• _DO THIS_:
Quote every line of the material beneath this one.

* * *

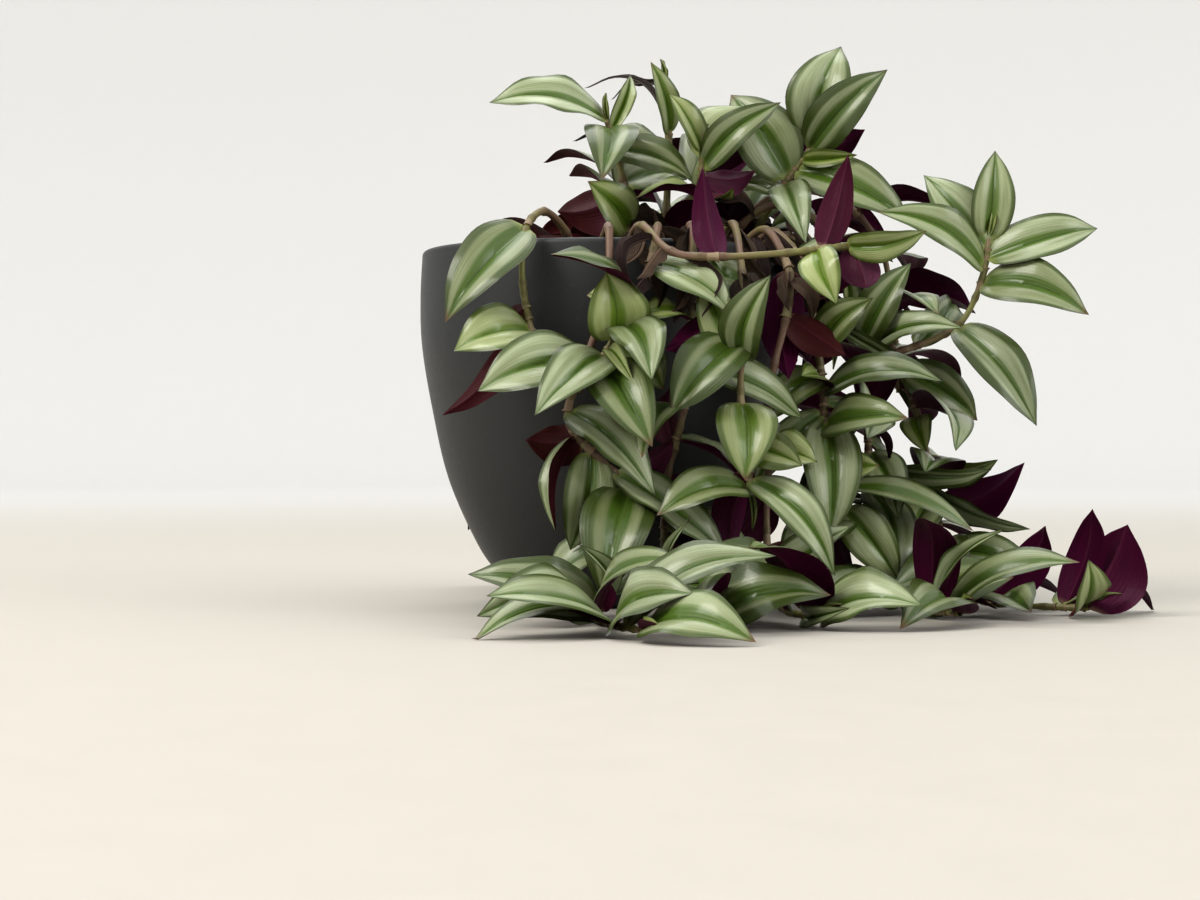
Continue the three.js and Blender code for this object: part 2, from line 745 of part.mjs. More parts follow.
frontStems.forEach((stem) => layLeaves(stem, stem.leaves, () => VIEWER_FACE));
stems.filter((stem) => !frontStems.includes(stem))
  .forEach((stem) => layLeaves(stem, stem.leaves, outwardFace));
frontStems.forEach((stem) => layLeaves(stem, stem.shade, outwardFace));

// One body from a stem and its leaves, with any pocket that they close between them filled
function fused(owner) {
  const bodies = placed.filter((one) => one.owner === owner).map((one) => one.body);
  const parts = wasm.Manifold.union(bodies).decompose();
  return parts.reduce((largest, part) => (part.volume() > largest.volume() ? part : largest));
}

const plant = new THREE.Group();
plant.add(mesh("pot", pot, "pot"));
plant.add(mesh("soil", soil, "soil"));
for (const stem of stems) {
  plant.add(mesh(stem.name, fused(stem.name), "leaf"));
}

export default plant;
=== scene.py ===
# Potted tradescantia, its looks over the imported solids: a plain matt pot, its soil, and striped
# leafy stems that arch over the rim and trail down to the surface. Tables and helpers use
# millimetres in the frame of the solids, and meshes use metres.

import math
import random

import bmesh
import bpy
import numpy as np
from mathutils import Matrix, Quaternion, Vector, noise
from mathutils.kdtree import KDTree


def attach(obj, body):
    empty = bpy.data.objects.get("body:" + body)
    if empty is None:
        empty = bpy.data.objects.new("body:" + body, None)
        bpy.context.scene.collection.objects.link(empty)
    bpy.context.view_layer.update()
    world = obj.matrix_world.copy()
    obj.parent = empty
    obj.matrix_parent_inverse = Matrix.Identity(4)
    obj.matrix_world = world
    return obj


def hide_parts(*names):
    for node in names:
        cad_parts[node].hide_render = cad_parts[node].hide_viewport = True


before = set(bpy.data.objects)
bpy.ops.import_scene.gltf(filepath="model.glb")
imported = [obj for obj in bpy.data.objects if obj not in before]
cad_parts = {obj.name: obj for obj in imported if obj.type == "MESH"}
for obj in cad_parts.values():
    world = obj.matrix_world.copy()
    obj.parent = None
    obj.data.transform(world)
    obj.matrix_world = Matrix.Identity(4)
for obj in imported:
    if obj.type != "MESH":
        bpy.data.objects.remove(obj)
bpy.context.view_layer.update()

MM = 0.001


def at(x, y, z):
    return Vector((x, y, z))


UP = at(0, 0, 1)

# Pot and soil, as in the solids
POT_HEIGHT = 147
RIM_RADIUS = 75
POT_WALL = 4
POT_FLOOR = 6
LIP_ROUND = POT_WALL / 2
POT_OUTLINE = [(34, 0), (43, 12), (52, 25), (64, 52), (71, 82), (75.2, 108), (75.8, 128),
    (RIM_RADIUS, POT_HEIGHT - LIP_ROUND)]
SOIL_TOP = POT_HEIGHT - 19

# Finer form of the pot and the soil, and the bark and perlite strewn on it
POT_SIDES = 160
POT_SPANS = 8
LIP_STEPS = 12
FOOT_ROUND = 1.2
INSIDE_STEPS = 40
SOIL_SIDES = 180
SOIL_RINGS = 70
SOIL_GAP = 0.3
# Waves of the soil's top, from clods to grains, as (height, width)
SOIL_WAVES = [(2.0, 13), (1.1, 4.2), (0.5, 1.6)]
WAVE_APART = 4
CHIPS = 460
CHIP_SEED = 5
CHIP_REACH = 0.97
CHIP_SIZE = (1.0, 3.4)
CHIP_ROWS = 6
CHIP_SIDES = 7
CHIP_ROUGH = (0.75, 1.15)
CHIP_TILT = (-0.5, 0.5)
CHIP_RISE = 0.1
BARK_DEPTH = (0.3, 0.7)
BARK_HEIGHT = (0.2, 0.45)
PERLITE_SHAPE = (1, 0.85, 0.8)
PERLITE_SHARE = 0.14
PERLITE_SCALE = 0.6

# Stems and leaves, as in the solids
ROOT_HEIGHTS = (-20, -6, 6)
FOOT_STEP = 0.22
BLADE_BOW = 0.13
BLADE_FOLD = 13
BLADE_WIDEST = 0.72
SWING_SCALES = (1, 0.86, 0.72)
SWING_ANGLES = (9, 18, 27, 38)
SWING_SIDES = (0, 180, 90, 270, 45, 135, 225, 315)

# The plant was measured from 1 m in front of the pot's axis, with the eye 64 mm above
# the surface. seen() gives the place of a point seen at x and z against the plane through the
# axis that lies `depth` behind it. laid() does so for a point with its own height, or at the
# height of a stem that lies on the surface.
VIEW_DISTANCE = 1000
LYING = 3.5
EYE = at(0, -VIEW_DISTANCE, 64)
VIEWER_FACE = at(0, -0.8, 0.6)


def seen(x, depth, z):
    return EYE + (at(x, 0, z) - EYE) * (1 + depth / VIEW_DISTANCE)


def laid(x, depth, height=LYING):
    return at(x * (1 + depth / VIEW_DISTANCE), depth, height)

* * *

• _RESPONSE_:
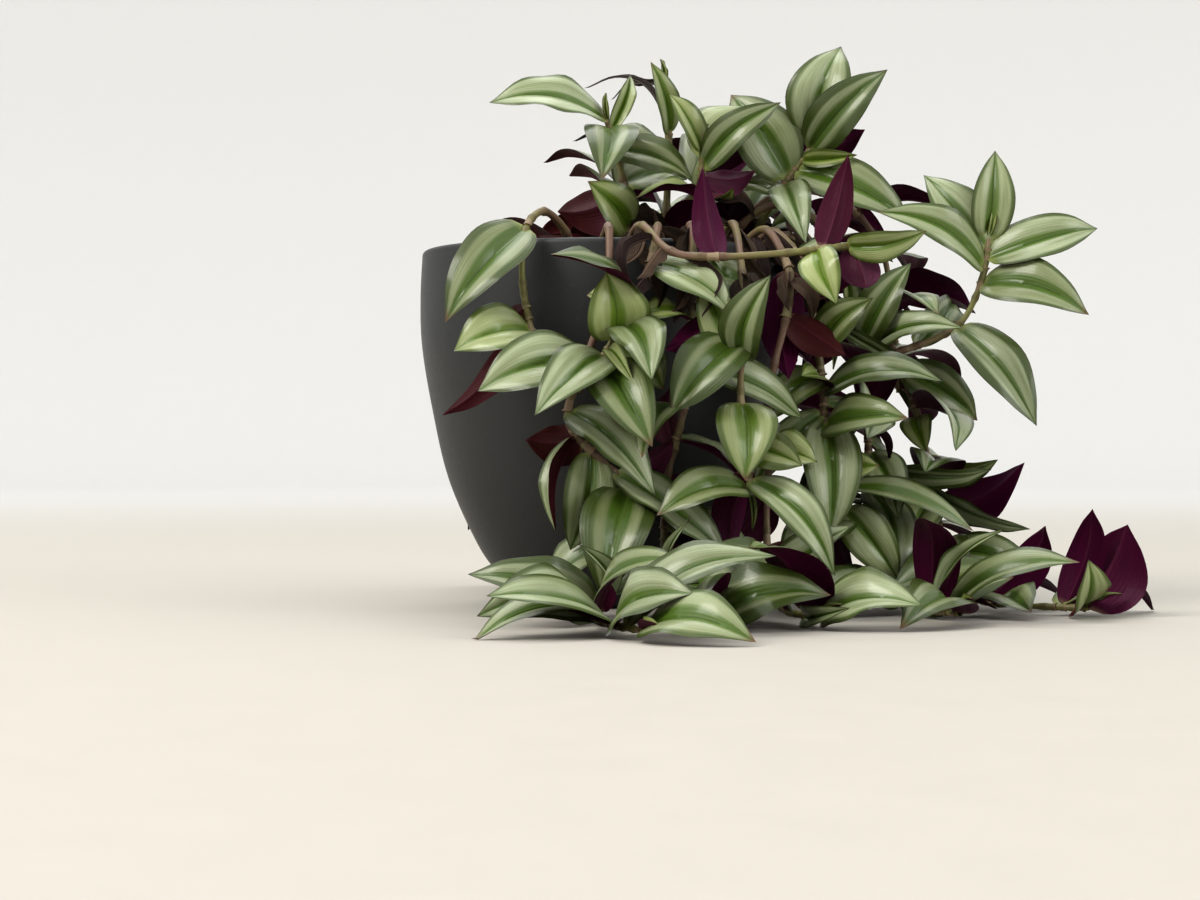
Continue the three.js and Blender code for this object: part 2, from line 745 of part.mjs. More parts follow.
frontStems.forEach((stem) => layLeaves(stem, stem.leaves, () => VIEWER_FACE));
stems.filter((stem) => !frontStems.includes(stem))
  .forEach((stem) => layLeaves(stem, stem.leaves, outwardFace));
frontStems.forEach((stem) => layLeaves(stem, stem.shade, outwardFace));

// One body from a stem and its leaves, with any pocket that they close between them filled
function fused(owner) {
  const bodies = placed.filter((one) => one.owner === owner).map((one) => one.body);
  const parts = wasm.Manifold.union(bodies).decompose();
  return parts.reduce((largest, part) => (part.volume() > largest.volume() ? part : largest));
}

const plant = new THREE.Group();
plant.add(mesh("pot", pot, "pot"));
plant.add(mesh("soil", soil, "soil"));
for (const stem of stems) {
  plant.add(mesh(stem.name, fused(stem.name), "leaf"));
}

export default plant;
=== scene.py ===
# Potted tradescantia, its looks over the imported solids: a plain matt pot, its soil, and striped
# leafy stems that arch over the rim and trail down to the surface. Tables and helpers use
# millimetres in the frame of the solids, and meshes use metres.

import math
import random

import bmesh
import bpy
import numpy as np
from mathutils import Matrix, Quaternion, Vector, noise
from mathutils.kdtree import KDTree


def attach(obj, body):
    empty = bpy.data.objects.get("body:" + body)
    if empty is None:
        empty = bpy.data.objects.new("body:" + body, None)
        bpy.context.scene.collection.objects.link(empty)
    bpy.context.view_layer.update()
    world = obj.matrix_world.copy()
    obj.parent = empty
    obj.matrix_parent_inverse = Matrix.Identity(4)
    obj.matrix_world = world
    return obj


def hide_parts(*names):
    for node in names:
        cad_parts[node].hide_render = cad_parts[node].hide_viewport = True


before = set(bpy.data.objects)
bpy.ops.import_scene.gltf(filepath="model.glb")
imported = [obj for obj in bpy.data.objects if obj not in before]
cad_parts = {obj.name: obj for obj in imported if obj.type == "MESH"}
for obj in cad_parts.values():
    world = obj.matrix_world.copy()
    obj.parent = None
    obj.data.transform(world)
    obj.matrix_world = Matrix.Identity(4)
for obj in imported:
    if obj.type != "MESH":
        bpy.data.objects.remove(obj)
bpy.context.view_layer.update()

MM = 0.001


def at(x, y, z):
    return Vector((x, y, z))


UP = at(0, 0, 1)

# Pot and soil, as in the solids
POT_HEIGHT = 147
RIM_RADIUS = 75
POT_WALL = 4
POT_FLOOR = 6
LIP_ROUND = POT_WALL / 2
POT_OUTLINE = [(34, 0), (43, 12), (52, 25), (64, 52), (71, 82), (75.2, 108), (75.8, 128),
    (RIM_RADIUS, POT_HEIGHT - LIP_ROUND)]
SOIL_TOP = POT_HEIGHT - 19

# Finer form of the pot and the soil, and the bark and perlite strewn on it
POT_SIDES = 160
POT_SPANS = 8
LIP_STEPS = 12
FOOT_ROUND = 1.2
INSIDE_STEPS = 40
SOIL_SIDES = 180
SOIL_RINGS = 70
SOIL_GAP = 0.3
# Waves of the soil's top, from clods to grains, as (height, width)
SOIL_WAVES = [(2.0, 13), (1.1, 4.2), (0.5, 1.6)]
WAVE_APART = 4
CHIPS = 460
CHIP_SEED = 5
CHIP_REACH = 0.97
CHIP_SIZE = (1.0, 3.4)
CHIP_ROWS = 6
CHIP_SIDES = 7
CHIP_ROUGH = (0.75, 1.15)
CHIP_TILT = (-0.5, 0.5)
CHIP_RISE = 0.1
BARK_DEPTH = (0.3, 0.7)
BARK_HEIGHT = (0.2, 0.45)
PERLITE_SHAPE = (1, 0.85, 0.8)
PERLITE_SHARE = 0.14
PERLITE_SCALE = 0.6

# Stems and leaves, as in the solids
ROOT_HEIGHTS = (-20, -6, 6)
FOOT_STEP = 0.22
BLADE_BOW = 0.13
BLADE_FOLD = 13
BLADE_WIDEST = 0.72
SWING_SCALES = (1, 0.86, 0.72)
SWING_ANGLES = (9, 18, 27, 38)
SWING_SIDES = (0, 180, 90, 270, 45, 135, 225, 315)

# The plant was measured from 1 m in front of the pot's axis, with the eye 64 mm above
# the surface. seen() gives the place of a point seen at x and z against the plane through the
# axis that lies `depth` behind it. laid() does so for a point with its own height, or at the
# height of a stem that lies on the surface.
VIEW_DISTANCE = 1000
LYING = 3.5
EYE = at(0, -VIEW_DISTANCE, 64)
VIEWER_FACE = at(0, -0.8, 0.6)


def seen(x, depth, z):
    return EYE + (at(x, 0, z) - EYE) * (1 + depth / VIEW_DISTANCE)


def laid(x, depth, height=LYING):
    return at(x * (1 + depth / VIEW_DISTANCE), depth, height)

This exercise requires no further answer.